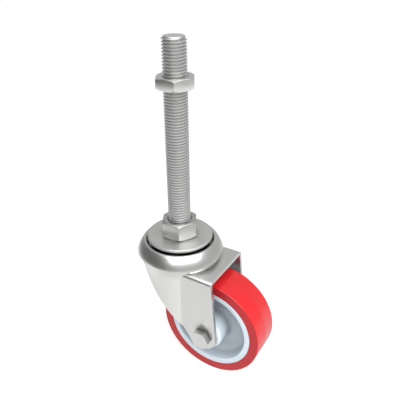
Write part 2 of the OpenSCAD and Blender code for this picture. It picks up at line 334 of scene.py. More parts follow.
def softened(
    node: str, name: str, edge_mm: float, steps: int = 2, crease_deg: float = 28.0
) -> bpy.types.Object:
    """Copies a CAD node and rounds its edges over, as forging, pressing or tumbling leaves them.

    Args:
        node: The CAD node to copy.
        name: The name of the new piece.
        edge_mm: Width of the rounding.
        steps: Number of faces across it.
        crease_deg: Smallest turn between two faces that gets rounded.

    Returns:
        The new object, which stands for the node.
    """
    bm = bmesh.new()
    bm.from_mesh(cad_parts[node].data)
    bmesh.ops.remove_doubles(bm, verts=bm.verts, dist=2e-6)
    bmesh.ops.dissolve_limit(bm, angle_limit=math.radians(0.4), verts=bm.verts, edges=bm.edges)
    mesh = bpy.data.meshes.new(name)
    bm.to_mesh(mesh)
    bm.free()
    obj = link_mesh(name, mesh)
    bevel = obj.modifiers.new("edge", "BEVEL")
    bevel.width = edge_mm * MM
    bevel.segments = steps
    bevel.limit_method = "ANGLE"
    bevel.angle_limit = math.radians(crease_deg)
    bevel.use_clamp_overlap = True
    baked(obj)
    shade(obj.data)
    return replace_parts(obj, node)


@dataclass(frozen=True)
class Finish:
    """What every finish has: a name and the record's slot that it belongs to."""

    name: str
    slot: str

    def start(self) -> tuple[Tree, Node, Node]:
        """Makes the material with its shader.

        Returns:
            The node tree, the Principled shader and the Texture Coordinate node.
        """
        material = bpy.data.materials.new(self.name)
        material.use_nodes = True
        tree = material.node_tree
        tree.nodes.clear()
        shader = add(tree, "ShaderNodeBsdfPrincipled")
        add(tree, "ShaderNodeOutputMaterial", links={"Surface": shader.outputs[0]})
        return tree, shader, add(tree, "ShaderNodeTexCoord")

    def layers(self) -> tuple[Tree, Node, Socket, Socket]:
        """Finds the nodes of the material built so far, for a film or a tint on top of it.

        Returns:
            The node tree, the shader, the point's own coordinates and the colour so far.
        """
        tree = bpy.data.materials[self.name].node_tree
        shader = next(n for n in tree.nodes if n.type == "BSDF_PRINCIPLED")
        place = next(n for n in tree.nodes if n.type == "TEX_COORD")
        colour = shader.inputs["Base Color"].links[0].from_socket
        return tree, shader, place.outputs["Object"], colour

    def skin(
        self,
        place: Node,
        shader: Node,
        cloud: Socket,
        colours: tuple[str, str],
        gloss: tuple[float, float],
        grain: tuple[float, float, float],
    ) -> None:
        """Varies colour and roughness with a slow pattern, and adds a fine grain as bump.

        Args:
            place: The Texture Coordinate node.
            shader: The shader.
            cloud: The slow pattern.
            colours: The colours that it moves between.
            gloss: The roughness that it moves between.
            grain: Size and depth of the grain in millimetres, and its detail.
        """
        tree = shader.id_data
        size, depth, detail = grain
        height = noise(place, size, detail=detail)
        settings = {"Strength": 1.0, "Distance": depth * MM}
        bump = add(tree, "ShaderNodeBump", settings, {"Height": height})
        tree.links.new(blend(tree, cloud, *colours), shader.inputs["Base Color"])
        tree.links.new(ramp(tree, cloud, levels=gloss), shader.inputs["Roughness"])
        tree.links.new(bump.outputs["Normal"], shader.inputs["Normal"])

    def material(self) -> bpy.types.Material:
        """Gives the finished material, made once."""
        if self.name not in bpy.data.materials:
            self.build()
        return bpy.data.materials[self.name]

    def build(self) -> None:
        """Builds the material's nodes."""
        raise NotImplementedError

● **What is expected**
Looking at the material above, please copy exactly every line from its first line through the line containing "crease_deg: Smallest turn", with both ends included and nothing else.

● **Solution to the problem**
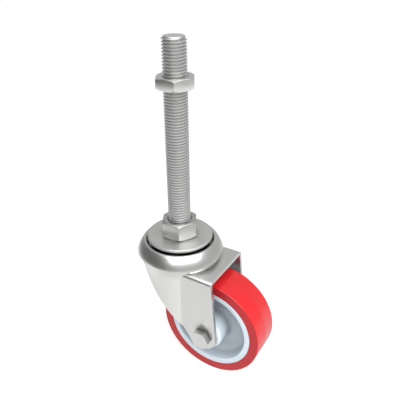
Write part 2 of the OpenSCAD and Blender code for this picture. It picks up at line 334 of scene.py. More parts follow.
def softened(
    node: str, name: str, edge_mm: float, steps: int = 2, crease_deg: float = 28.0
) -> bpy.types.Object:
    """Copies a CAD node and rounds its edges over, as forging, pressing or tumbling leaves them.

    Args:
        node: The CAD node to copy.
        name: The name of the new piece.
        edge_mm: Width of the rounding.
        steps: Number of faces across it.
        crease_deg: Smallest turn between two faces that gets rounded.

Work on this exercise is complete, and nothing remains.